F.S.: Ja, der scheiß Reim und der Rhythmus. Aber das ist eigentlich nicht so schlimm. Da gibt es verschiedene Phasen: Was ich bei den Texten, die ich im Moment habe, am meisten mag, ist, daß ich sie in einem Zug aufschreiben konnte und sie mit nur wenigen Änderungen funktioniert haben. Daß sie in Echtzeit einen Bewußtseinsspiegel bilden und sehr roh und unbearbeitet auch im Song landen. Ich finde das sehr spannend: Sie sind als Stimmungsbilder eigentlich nachvollziehbarer.
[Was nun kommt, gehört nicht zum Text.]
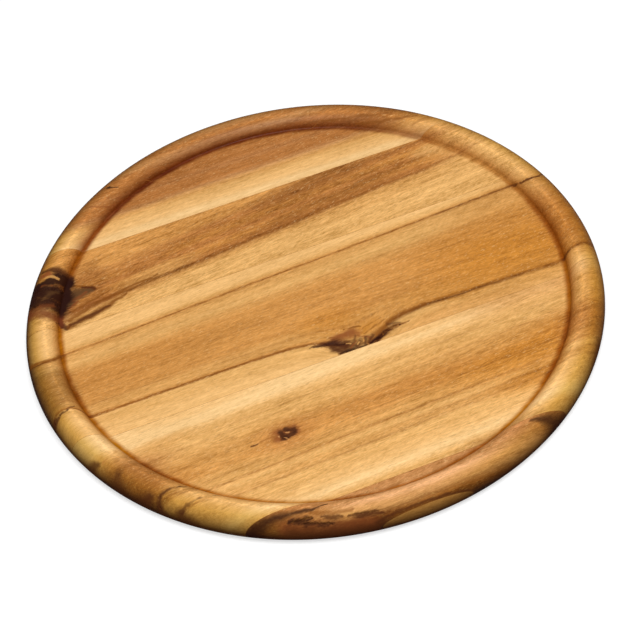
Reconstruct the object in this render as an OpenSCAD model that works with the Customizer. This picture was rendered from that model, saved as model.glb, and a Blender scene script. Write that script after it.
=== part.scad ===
// Round pizza serving board of glued acacia staves, turned with a sunken floor and a bead rim.
// Millimetres, +Z up. The origin is the centre of the underside and the staves run along X.

/* [Board] */
// Diameter of the turned board
board_d = 320; // [290:5:400]
// Height of the board, from the table to the crown of the bead
board_h = 15; // [13:0.5:24]
// Depth of the sunken floor below the crown of the bead
recess_depth = 7; // [4:0.5:9]

/* [Rim] */
// Width of the half-round bead, from its inner wall to the board's edge
bead_w = 19; // [12:0.5:24]
// Radius of the hollow where the floor meets the bead
cove_r = 1.5; // [0.5:0.25:3]
// Radius of the rounded edge underneath
under_r = 5.5; // [2:0.5:8]

/* [Staves] */
// Width of the segment that the turned edge leaves of the rearmost stave
back_edge_w = 28.5; // [15:0.5:45]
// Width of the back stave
back_w = 38.5; // [20:0.5:60]
// Width of the stave with the knot on the rim
rim_knot_w = 55; // [30:0.5:80]
// Width of the front stave
front_w = 88; // [60:0.5:120]
// Width of the front edge stave
front_edge_w = 24.7; // [14:0.1:45]
// Width of the thin segment that the turned edge leaves of the foremost stave
front_sliver_w = 2; // [2:0.1:12]
// Thickness of each glue line
glue_t = 0.15; // [0.1:0.05:0.5]

/* [Hidden] */
// Sides of the circles in the section, and of the turned round: many, because a sliver is thin
$fn = 240;
turned_fn = 720;

board_r = board_d / 2;
floor_z = board_h - recess_depth;
// The bead is a half circle on top of a straight inner wall
bead_r = bead_w / 2;
bead_x = board_r - bead_r;
bead_z = board_h - bead_r;
// The rounded edge underneath ends at the bead's widest point
edge_r = min(under_r, bead_z);
// The hollow touches the floor, and the bead or the straight wall below it
cove_z = floor_z + cove_r;
cove_lift = max(cove_z - bead_z, 0);
cove_x = bead_x - sqrt(pow(bead_r + cove_r, 2) - pow(cove_lift, 2));
touch_share = bead_r / (bead_r + cove_r);
touch_x = bead_x + (cove_x - bead_x) * touch_share;
touch_z = cove_z - cove_lift + cove_lift * touch_share;
// How far a cutting shape runs past what it cuts
overrun = board_h / 2;

// Joints between the staves, as distances behind the centre line, from the back to the front.
// The edge staves are laid out from the rim, and the centre stave takes what is left between them.
joint_1 = board_r - back_edge_w;
joint_2 = joint_1 - back_w;
joint_3 = joint_2 - rim_knot_w;
joint_6 = -board_r + front_sliver_w;
joint_5 = joint_6 + front_edge_w;
joint_4 = joint_5 + front_w;

// Half section of the finished board, from its axis to its outer edge
module board_section() {
    intersection() {
        square([board_r, board_h]);
        difference() {
            union() {
                square([bead_x + bead_r / 2, floor_z]);
                translate([bead_x - bead_r, 0]) square([bead_w, bead_z]);
                translate([bead_x, bead_z]) circle(r = bead_r);
                cove_section();
            }
            under_edge_section();
        }
    }
}

// The wood that fills the corner between the floor and the bead
module cove_section() {
    difference() {
        translate([cove_x, floor_z / 2]) square([touch_x - cove_x, touch_z - floor_z / 2]);
        translate([cove_x, cove_z]) circle(r = cove_r);
    }
}

// What the rounding cuts from the lower outer corner
module under_edge_section() {
    difference() {
        translate([board_r - edge_r, -overrun]) square([edge_r + overrun, edge_r + overrun]);
        translate([board_r - edge_r, edge_r]) circle(r = edge_r);
    }
}

// The whole turned board, before it is shared among the staves
module turned_board() {
    rotate_extrude($fn = turned_fn) board_section();
}

// The slice of the turned board between two planes across it, front and back
module slice_of_board(front_y, back_y) {
    intersection() {
        turned_board();
        translate([-board_r - overrun, front_y, -overrun])
            cube([board_d + 2 * overrun, back_y - front_y, board_h + 2 * overrun]);
    }
}

// A stave between two joints, each of which takes half a glue line from it
module stave(front_joint, back_joint) {
    slice_of_board(front_joint + glue_t / 2, back_joint - glue_t / 2);
}

// The glue in one joint, flush with the wood all round
module glue_line(joint) {
    color("saddlebrown") slice_of_board(joint - glue_t / 2, joint + glue_t / 2);
}

module back_edge_stave() {
    color([0.70, 0.46, 0.25]) stave(joint_1, board_r + overrun);
}

module back_stave() {
    color([0.85, 0.62, 0.36]) stave(joint_2, joint_1);
}

module rim_knot_stave() {
    color([0.74, 0.52, 0.28]) stave(joint_3, joint_2);
}

module centre_stave() {
    color([0.83, 0.58, 0.30]) stave(joint_4, joint_3);
}

module front_stave() {
    color([0.88, 0.67, 0.40]) stave(joint_5, joint_4);
}

module front_edge_stave() {
    color([0.60, 0.38, 0.20]) stave(joint_6, joint_5);
}

module front_sliver() {
    color([0.72, 0.56, 0.30]) stave(-board_r - overrun, joint_6);
}

back_edge_stave();
back_stave();
rim_knot_stave();
centre_stave();
front_stave();
front_edge_stave();
front_sliver();
glue_line(joint_1);  // glue_line_1
glue_line(joint_2);  // glue_line_2
glue_line(joint_3);  // glue_line_3
glue_line(joint_4);  // glue_line_4
glue_line(joint_5);  // glue_line_5
glue_line(joint_6);  // glue_line_6
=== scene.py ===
"""Round pizza serving board: the staves dressed as oiled acacia, on a pale studio floor.

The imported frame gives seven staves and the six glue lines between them. Each is modelled again here
as a fine slice of one turned round, with the hollows of its knots cut in, and gets its own wood.
Lengths of shapes are in metres, and those inside a material are in millimetres.
"""
import logging
import math
from dataclasses import dataclass
from enum import Enum
from functools import cached_property
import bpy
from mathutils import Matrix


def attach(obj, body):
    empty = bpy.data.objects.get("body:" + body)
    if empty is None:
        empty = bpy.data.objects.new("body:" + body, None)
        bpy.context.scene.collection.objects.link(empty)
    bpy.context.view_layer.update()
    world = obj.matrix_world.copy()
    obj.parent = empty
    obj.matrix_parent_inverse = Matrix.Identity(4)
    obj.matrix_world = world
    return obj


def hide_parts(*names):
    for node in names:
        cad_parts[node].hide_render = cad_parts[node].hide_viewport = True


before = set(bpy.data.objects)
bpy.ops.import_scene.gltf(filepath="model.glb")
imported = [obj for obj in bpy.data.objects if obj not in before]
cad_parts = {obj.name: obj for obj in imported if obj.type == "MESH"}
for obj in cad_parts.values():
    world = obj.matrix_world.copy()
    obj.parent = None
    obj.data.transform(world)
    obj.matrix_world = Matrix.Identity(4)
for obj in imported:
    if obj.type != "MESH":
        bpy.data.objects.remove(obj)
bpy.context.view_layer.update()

from types import SimpleNamespace
from typing import Any, Callable, Sequence, Union

import bmesh
import bpy
from mathutils import Matrix, Vector, noise

LOG = logging.getLogger("pizza_board")
MM = 0.001
NEAR = 1e-6
HAIR = 1e-7
QUARTER = math.pi / 2
Socket = bpy.types.NodeSocket
Value = Union[float, Sequence[float], Socket]
Pair = tuple[float, float]
Point = tuple[float, float, float]
Place = Callable[[float, float], Point]
Colour = tuple[float, float, float, float]


# ---------------------------------------------------------------------------
# Sizes of the turned board


def around(x: float, z: float, radius: float, angle: float) -> Pair:
    """The point of a circle in the section, at an angle in radians."""
    return x + radius * math.cos(angle), z + radius * math.sin(angle)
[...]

Aber ich bewerte das Zeug hinterher: Was hat dieser Text für einen Sinn, auf der Welt zu sein? Das hat zur Folge, daß ich ziemlich viel wegschmeiße. Oder auch kommentiere. Daher kommen oft auch die Parolen: daß man am Text einen Bezug setzt, zu dem er dann gelten soll.
In dem Stück „Hier“ heißt es: „Man würde lieber Ausländer sein/ Als gieriges kleines Inländerschwein/ Nur wenn das eine nicht geht, wo fängt das andere an/ Wenn das Problem ist, daß man wo man ist/ nichts anderes sein kann.“ Die Frage bleibt im Song offen. Kannst du sie jetzt beantworten?
F.S.: Könnte ich beantworten, weil das im Grunde eine ganz einfache Frage ist. Aber ich will klarmachen, daß das Willkür ist, bestimmen zu wollen, wo „Ausländer“ oder „Inländer“ anfängt.
Für mich wird im Song nicht ganz klar, ob du diese Kategorien ablehnst. Man könnte es als die Frage lesen: Wo fängt der Nazi in mir an?
F.S.: Ich halte das auch für eine durchaus berechtigte Frage. Es geht ja in dem Stück darum, daß man sich ärgert, deutlich werden zu müssen, weil währenddessen interessante Dinge liegenbleiben. Das nervt natürlich. Das Deutlichwerden heißt: erst einmal klarstellen zu müssen, daß man es ablehnt, sich über „Nation“ zu definieren. Das „Raus hier“ am Ende des Textes heißt, aus der Vorstellungswelt, die mit dem Begriff „Nation“ verbunden ist, fliehen zu wollen. Das ist natürlich zunächst ein frommer Wunsch.